Walker also reassured that, despite how bad things seem for the beer industry right now “there are signs of recovery for the industry” and said that there were “new figures due to be released by SIBA later this week covering the first quarter of 2023” and hinted that these would show “net brewery numbers in some regions of the UK now in growth” which, on balance painted a picture wheich saw “overall numbers relatively stable”.

According to Howard: “Breweries are very capital-intensive businesses” and “the sector tends to be highly leveraged and therefore vulnerable to interest rate rises which push up the cost of servicing debt” indicating that brewery owners need to stay wary.

Dunkley outlined how he has additionally compiled a list of brewery closures for 2023 so far, which is being added to as the months pass and makes for solemn reading for any beer-lover.

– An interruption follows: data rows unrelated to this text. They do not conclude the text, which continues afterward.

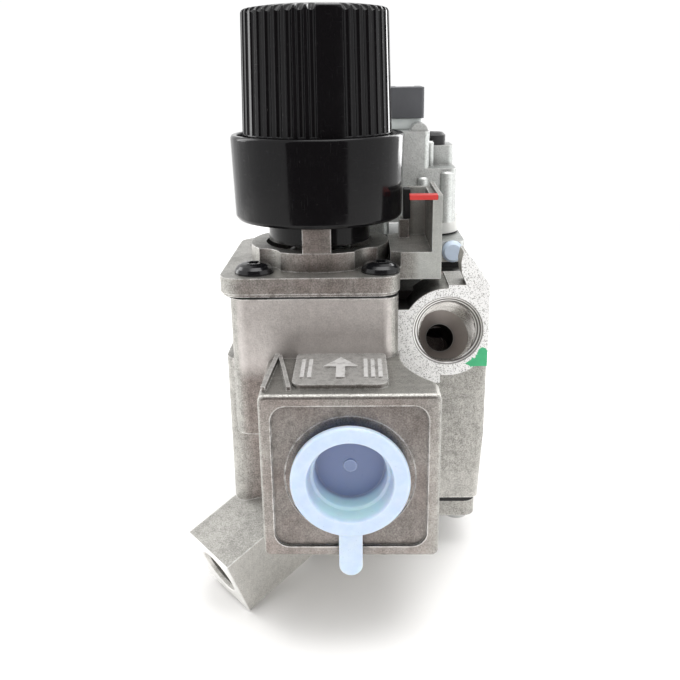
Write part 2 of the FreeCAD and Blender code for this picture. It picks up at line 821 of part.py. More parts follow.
def knob_skirt():
    x, y = d.knob_x, d.knob_y
    wall = d.skirt_wall
    low, high = d.skirt_low, d.skirt_high
    tip = d.skirt_high_radius
    outline = [
        (d.grip_low_radius - 3.0, high - 6.5),
        (tip - wall, high - 6.5),
        (d.skirt_low_radius - wall, low),
        (d.skirt_low_radius - 0.5, low),
        (d.skirt_low_radius, low + 0.8),
        (tip, high - 0.6),
        (tip - 0.4, high),
        (tip - 1.5, high),
        (tip - 1.9, high - 3.5),
        (d.grip_low_radius - 3.0, high - 3.5),
    ]
    name_node(turned("skirt", outline, x, y, 0.0), "knob_skirt")


def knob_grip():
    """Ribbed cap with a hub on the shaft and a plain pointer face."""
    x, y = d.knob_x, d.knob_y
    low, top = d.skirt_high - 3.4, d.grip_high
    hub = 6.0
    outline = [
        (d.shaft_radius + 0.02, 49.0),
        (9.2, 49.0),
        (9.2, 44.2),
        (12.6, 44.2),
        (12.6, low - 3.2),
        (d.grip_low_radius - 3.1, low - 3.2),
        (d.grip_low_radius - 3.1, low),
        (d.grip_low_radius, low),
        (d.grip_high_radius, top - 0.8),
        (d.grip_high_radius - 0.3, top - 0.25),
        (d.grip_high_radius - 0.9, top),
        (d.grip_high_radius * 0.72, top + 0.55),
        (d.grip_high_radius * 0.4, top + 0.88),
        (0.0, top + 1.0),
        (0.0, top - 1.4),
        (d.grip_high_radius - 2.8, top - 2.0),
        (d.grip_low_radius - 3.4, low + 2.0),
        (hub, low + 2.0),
        (hub, d.shaft_high + 1.6),
        (0.0, d.shaft_high + 1.6),
        (0.0, d.shaft_high + 0.02),
        (d.shaft_radius + 0.02, d.shaft_high + 0.02),
    ]
    body, sketch = new_body("grip", "XZ_Plane")
    polygon(sketch, outline)
    solid = body.newObject("PartDesign::Revolution", "grip_turned")
    solid.Profile = sketch
    solid.ReferenceAxis = (sketch, ["V_Axis"])
    solid.Angle = 360.0
    body.Tip = solid
    place(body, x, y, 0.0)
    count = int(d.rib_count.number)
    grooves = []
    lean = math.degrees(math.atan2(0.9, 28.0))
    rim_slope = 58.0
    for i in range(count):
        angle = 360.0 * (i + 0.5) / count
        if abs((angle - 280.0 + 180.0) % 360.0 - 180.0) < 9.0:
            continue
        around = Rotation(Vector(0, 0, 1), angle)
        out = around.multVec(Vector(d.grip_low_radius.number + 0.35, 0, 0))
        groove = rod(0.95, top.number - low.number - 2.0, 0, 0, 0)
        tilt = around.multiply(Rotation(Vector(0, 1, 0), -lean))
        groove.Placement = Placement(Vector(x.number, y.number, low.number + 3.6) + out, tilt)
        grooves.append(groove)
        notch = rod(0.95, 5.0, 0, 0, 0)
        slope = around.multiply(Rotation(Vector(0, 1, 0), -rim_slope))
        start = around.multVec(Vector(d.grip_high_radius.number + 0.9, 0, 0))
        notch.Placement = Placement(Vector(x.number, y.number, top.number - 1.0) + start, slope)
        grooves.append(notch)
    name_node(cut(body, *grooves), "knob_grip")


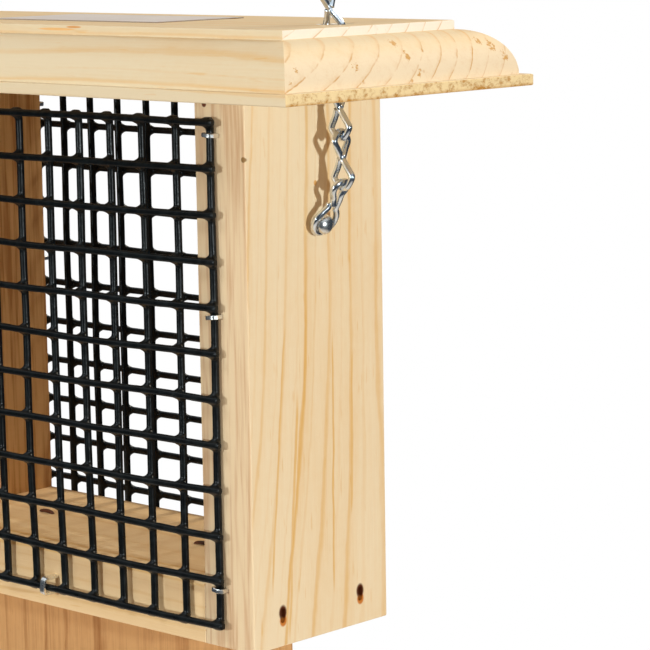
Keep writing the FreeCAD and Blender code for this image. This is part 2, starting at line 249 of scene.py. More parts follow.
def sweep(points, radius, sides):
    """Vertices and faces of a tube along points, its ends closed flat."""
    points = [Vector(p) for p in points]
    count = len(points)
    tangents = tangents_of(points)
    normal = tangents[0].orthogonal().normalized()
    verts = []
    for i, (point, tangent) in enumerate(zip(points, tangents)):
        if i > 0:
            turn = tangents[i - 1].rotation_difference(tangent)
            normal = turn @ normal
        normal = (normal - tangent * normal.dot(tangent)).normalized()
        side = tangent.cross(normal)
        for k in range(sides):
            angle = 2.0 * math.pi * k / sides
            verts.append(point + normal * (radius * math.cos(angle)) + side * (radius * math.sin(angle)))
    faces = ring_faces(count, sides, flip=True)
    faces.append(tuple(range(sides)))
    faces.append(tuple((count - 1) * sides + k for k in reversed(range(sides))))
    return verts, faces


def merge_parts(name, parts, smooth=True):
    """One object from several (verts, faces) lists."""
    verts, faces = [], []
    for part_verts, part_faces in parts:
        base = len(verts)
        verts.extend(part_verts)
        faces.extend(tuple(base + i for i in face) for face in part_faces)
    return new_object(name, verts, faces, smooth)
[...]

He added: “I’ve been monitoring and covering the changes to the beer industry for craft/micro for a few years now, and it’s not been good. And it’s looking like the new Duty system is actually going to cause a lot more harm too. I’m currently working with several breweries to see how it’ll realistically affect them, and so far for a moderate-sized brewery that was sitting below the 5,000hl threshold, that these changes were supposed to help expand by removing the Duty cliff edge, I’m seeing an immediate increase of between £5k and £25k a year. Whereas the larger family brewers are set to save money. There is change coming though, and I think there may be some hope on the horizon. But it’s only really due to a possible massive shift on our drinking culture, and more around the venues that we can drink in. It’s going to be an ‘interesting’ few years.”

Howard warned: “Even in benign economic conditions small breweries can struggle to turn a profit for a few years but with higher borrowing and raw ingredient costs, coupled with weakening consumer demand, many startups are likely to fold before they get out of the red.”